De nuevo volvió a mover las mandíbulas.

—¿Tiene alguna idea de por qué se trasladó de West Los Ángeles a Hollywood?

Depositó el tenedor sobre la mesa.

—Cuando se trasladó yo había pasado al cuartel general. Era una zanahoria administrativa que había estado oscilando ante mis ojos durante algún tiempo: revisar los currículums de instrucción. No me entusiasma el papeleo pero no puedes ir dando negativas a los jefazos.

—¿De modo que no estaba enterado de su traslado?

—Eso es.

—¿Tras el período de entrenamiento, usted y Nolan perdieron el contacto?

Me miró.

—No se trataba de perder el contacto, sino de interrumpir una relación más importante tipo padre-hijo. El período de instrucción es limitado. Nolan aprendió cuanto necesitaba y salió al gran mundo de los malos. Me enteré del suicidio al día siguiente de haberse producido por las habladurías de los compañeros. Mi primera reacción fue darle una patada a toda la porquería que rodeaba al muchacho… ¿Cómo alguien tan inteligente pudo haberse comportado de un modo tan estúpido?

Pinchó un calamar.

—¿A qué se dedica la hermana?

—Es enfermera. ¿Le habló Nolan alguna vez de ella?

—Nunca la mencionó. Lo único que decía acerca de su familia era que sus padres habían muerto.

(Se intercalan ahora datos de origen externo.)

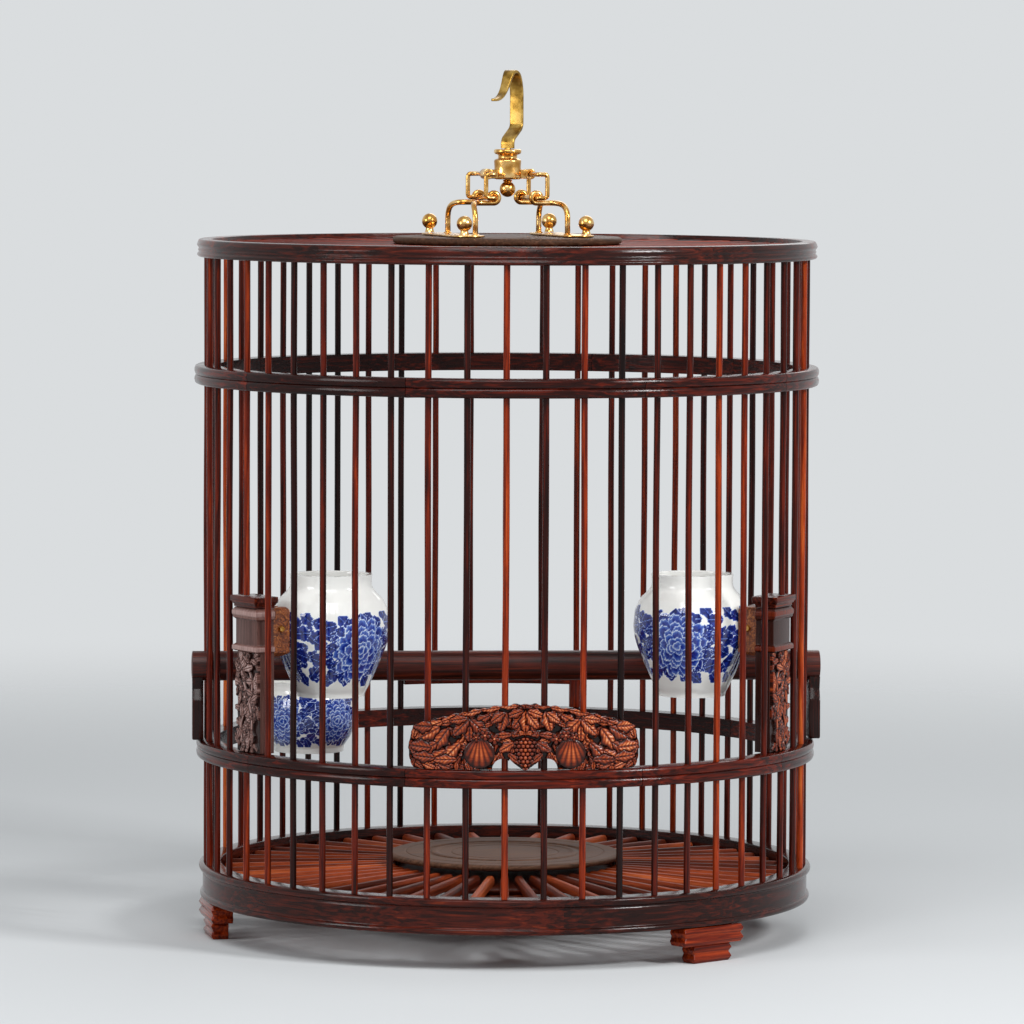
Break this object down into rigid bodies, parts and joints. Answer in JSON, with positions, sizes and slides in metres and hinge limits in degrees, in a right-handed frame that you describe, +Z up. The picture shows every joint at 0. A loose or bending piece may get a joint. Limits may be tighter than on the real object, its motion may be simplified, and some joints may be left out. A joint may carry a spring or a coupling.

Apartó el plato a un lado. La mitad de los calamares habían desaparecido.

—¿Qué opina acerca del modo en que lo hizo? —inquirí—. De un modo tan público, quiero decir.

—Muy singular —respondió—. ¿Qué le parece a usted?

—¿Podía dar a entender algo?

—¿Cómo, por ejemplo?

Me encogí de hombros.

—¿Había mostrado Nolan tendencias exhibicionistas?

—¿Mostrar? Nunca, estando de servicio. ¡Se sentía orgulloso de su cuerpo! Llevaba el uniforme bien cortado y pulido, pero muchos policías jóvenes son así. No obstante, no sé qué quiere decir acerca de dar a entender algo.

—Antes ha mencionado que los policías siempre han tratado de minimizar la vergüenza del suicidio. Pero Nolan hizo exactamente lo contrario. Hizo un espectáculo de sí mismo, casi como una autoejecución pública.

Permaneció durante largo rato en silencio. Levantó su copa, la apuró, volvió a llenarla y sorbió de nuevo.

—¿Está sugiriendo que se autocastigaba por algo?

—Solo teorizaba —respondí—. Pero usted no es consciente de que pudiera haber hecho algo de lo que se sintiera culpable.

—Nada que se relacionara con el trabajo. ¿Le contó su hermana algo de acuerdo con esa idea?

Negué con la cabeza.

—No —respondí—. Solo que no tiene sentido.

El camarero se acercó.

—He terminado —dijo Baker.

Seguí su ejemplo, rechacé el postre y tendí al camarero mi tarjeta de crédito. Baker sacó un gran cigarro y mojó la punta.

—¿Le importa?

—No.

—Va contra las normas del restaurante —dijo—. Pero aquí me conocen y me siento donde el viento arrastra el humo.

Examinó el prieto cilindro marrón liado a mano, mordió la punta que colocó en su servilleta y doblo el paño sobre el fragmento. Sacó un encendedor de oro, le prendió fuego y dio una calada. Un humo amargo aunque no desagradable impregnó el espacio entre nosotros y luego se esfumó.

Baker observó los barcos del puerto deportivo y se recostó en su asiento a tomar el sol.

Puf, puf. Pensé en que probablemente habría atestado la taquilla de Milo de pornografía.

—Una terrible pérdida —dijo—. Aún me disgusta.

Pero allí sentado, fumando y bebiendo vino, pulcramente rasurado y con el rostro caldeado por el sol, parecía la viva imagen de la felicidad.